Benchmark short-term interest rates rise


Benchmark short-term interest rates rose on the back of higher inflation forecast of the Bangko Sentral ng Pilipinas (BSP) and concerns surrounding Ukraine.

At Monday's auction on Feb. 21, yields on short-term government debt papers, increased, with the returns on the 91-day Treasury bill up to 0.899 percent from 0.810 percent fetched last week.

Total tenders reached P13.314 billion for the P5 billion worth of 91-day T-bills on offer. The auction made a full award to P1.3 billion, effectively letting the interest rates increased.

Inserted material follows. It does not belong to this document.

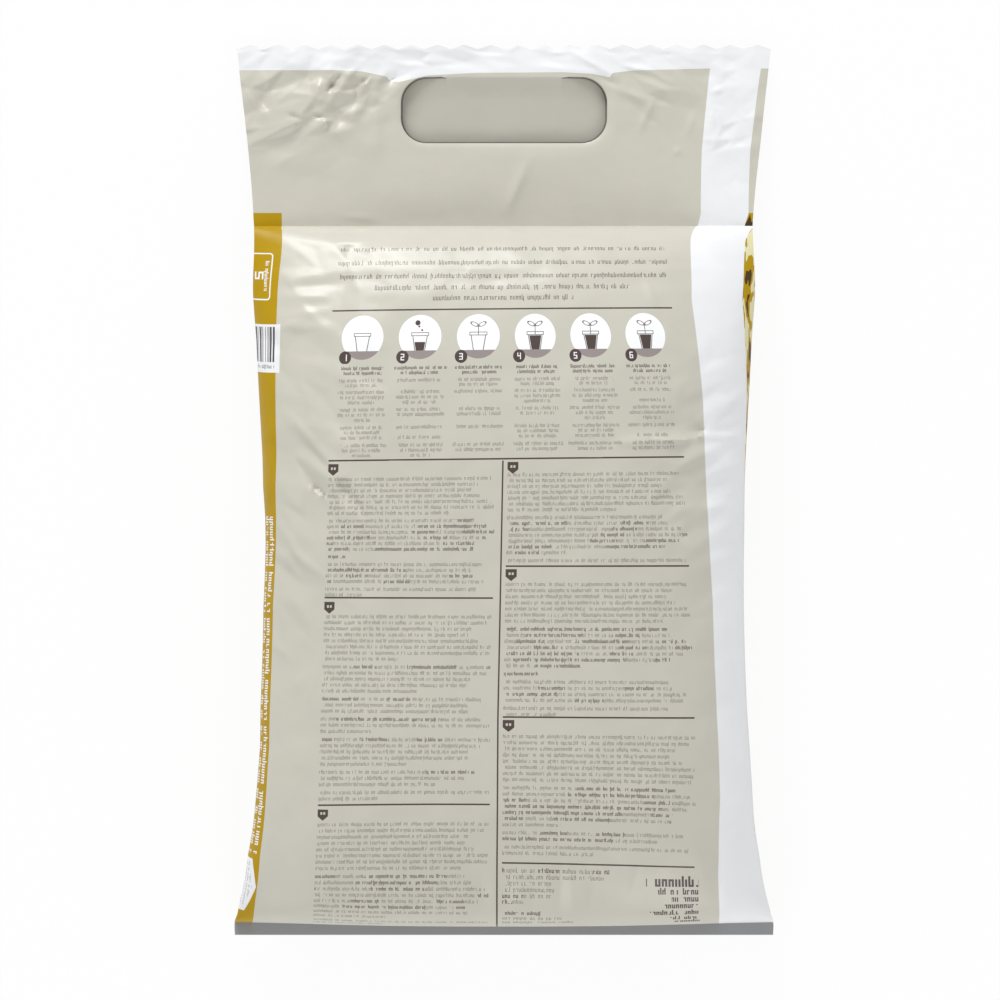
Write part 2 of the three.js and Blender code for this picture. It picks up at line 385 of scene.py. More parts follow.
HEADER_CREASES = [
    # beside the left end of the slot
    ((-134, 418), (-107, 431), 3.5, 1.9),
    ((-126, 414), (-104, 424), 5, -1.2),
    ((-114, 434.5), (-107, 431.5), 1.6, -1.8),
    ((-97, 434), (-87, 422), 3, 1.3),
    ((-137, 448), (-127, 434), 2.5, 1.4),
    ((-132, 446), (-124, 436), 3, -1.2),
    ((-122, 407), (-110, 413), 4, 0.9),
    ((-68, 438), (-67, 414), 5, 0.9),
    ((-63, 441), (-55, 449), 2, 0.8),
    ((-84, 380), (-64, 376.5), 3, 0.7),
    # the tucks above both ends of the slot
    ((-66, 451), (-50, 456), 2.2, -1.6),
    ((-100, 459), (-62, 452), 2.5, 0.9),
    ((48, 455), (60, 450), 2.2, -1.6),
    ((19, 460), (52, 456), 2, 0.9),
    ((37, 467), (56, 456), 1.8, 1.1),
    # beside the right end of the slot
    ((62, 460.5), (78, 457), 1.8, 1.3),
    ((78, 457), (88, 451), 2, 1.1),
    ((66, 446), (80, 440), 2.4, 1.0),
    ((72, 426), (79, 442), 2.2, 1.2),
    ((58, 444), (59, 424), 3, 0.7),
    ((97, 423), (100, 434), 2, 0.7),
    ((90, 413), (93, 416), 2, 0.8),
    ((109, 438), (111, 428), 1.6, 0.9),
    ((110, 446), (116, 448), 1.6, 0.9),
    ((2, 384), (13, 410), 4, 1.4),
    ((112, 420), (122, 398), 5, -0.8),
]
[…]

The Treasury also allowed the yield on the six-months debt paper to rise to 1.157 percent from 1.066 percent set during the last auction on Feb. 14. The government however accepted all P5 billion worth of bids for the IOUs as banks were willing to lend up to P11.49 billion.

Aside from the 182-day debt paper, the one year IOU, likewise, increased to 1.568 percent from the previous 1.475 percent. The government secured the full award of its borrowing for the week, amounting to P5 billion. Total tenders hit P11.118 billion.

“Interest rates rose following the upward adjustment for inflation this year and increasing tension in Ukraine,” National Treasurer Rosalia V. De Leon told reporters after the auction.

Last week, the BSP raised its inflation forecast for 2022 to 3.7 percent from 3.4 percent previously.